Horton Plains National Park is a protected area in the central highlands of Sri Lanka and is covered by montane grassland and cloud forest. This plateau at an altitude of 2,100–2,300 metres (6,900–7,500 ft) is rich in biodiversity and many species found here are endemic to the region. This region was designated a national park in 1988. It is also a popular tourist destination and is situated 8 kilometres (5.0 mi) from Ohiya, 6 kilometres (3.7 mi) from the world famous Ohiya Gap/Dondra Watch and 32 kilometres (20 mi) from Nuwara Eliya.
The Horton Plains are the headwaters of three major Sri Lankan rivers, the Mahaweli, Kelani, and Walawe. In Sinhala the plains are known as Maha Eliya Plains. Stone tools dating back to Balangoda culture have been found here. The plains' vegetation is grasslands interspersed with montane forest and includes many endemic woody plants. Large herds of Sri Lankan sambar deer feature as typical mammals and the park is also an Important Bird Area with many species not only endemic to Sri Lanka but restricted to the Horton Plains. Forest dieback is one of the major threats to the park and some studies suggest that it is caused by a natural phenomenon.
The sheer precipice of World's End and Baker's Falls are among the tourist attractions of the park.
Yala National Park is the most visited and second largest national park in Sri Lanka, bordering the Indian Ocean. The park consists of five blocks, two of which are now open to the public, and also adjoining parks. The blocks have individual names such as, Ruhuna National Park (Block 1), and Kumana National Park or 'Yala East' for the adjoining area. It is situated in the southeast region of the country, and lies in Southern Province and Uva Province. The park covers 979 square kilometres (378 sq mi) and is located about 300 kilometres (190 mi) from Colombo. Yala was designated as a wildlife sanctuary in 1900, and, along with Wilpattu was one of the first two national parks in Sri Lanka, having been designated in 1938. The park is best known for its variety of wild animals. It is important for the conservation of Sri Lankan elephants, Sri Lankan leopards and aquatic birds.

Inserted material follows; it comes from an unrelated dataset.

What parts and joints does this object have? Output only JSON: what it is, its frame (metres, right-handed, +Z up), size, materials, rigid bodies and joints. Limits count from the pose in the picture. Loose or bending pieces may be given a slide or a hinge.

There are six national parks and three wildlife sanctuaries in the vicinity of Yala. Among the largest is Lunugamvehera National Park. The park is situated in the dry semi-arid climatic region and rain is received mainly during the northeast monsoon. Yala hosts a variety of ecosystems ranging from moist monsoon forests to freshwater and marine wetlands. It is one of the 70 Important Bird Areas (IBAs) in Sri Lanka. Yala harbours 215 bird species including six endemic species of Sri Lanka. The number of mammals that has been recorded from the park is 44, and it has one of the highest leopard densities in the world.
The area around Yala has hosted several ancient civilizations. Two important pilgrim sites, Sithulpahuwa and Magul Vihara, are situated within the park. The 2004 Indian Ocean tsunami caused severe damage on the Yala National Park and 250 people died in its vicinity. The number of visitors has been on the rise since 2009, after the security situation in the park improved.
Kanneliya-Dediyagala-Nakiyadeniya, or KDN, is a forest reserve in the Southern Province of Sri Lanka. Identified as one of the most floristically rich areas in South Asia; this forest region is the last remaining large rainforest in Sri Lanka, other than the Sinharaja Rainforest. The forest is situated 35km northwest of the City of Galle; and is a major catchment area for two of the most important rivers in southern Sri Lanka, Gin Ganga and Nilwala Ganga. Designated as a biosphere reserve in 2004 by UNESCO, the Kanneliya forest reserve home to many endemic plant and animal species.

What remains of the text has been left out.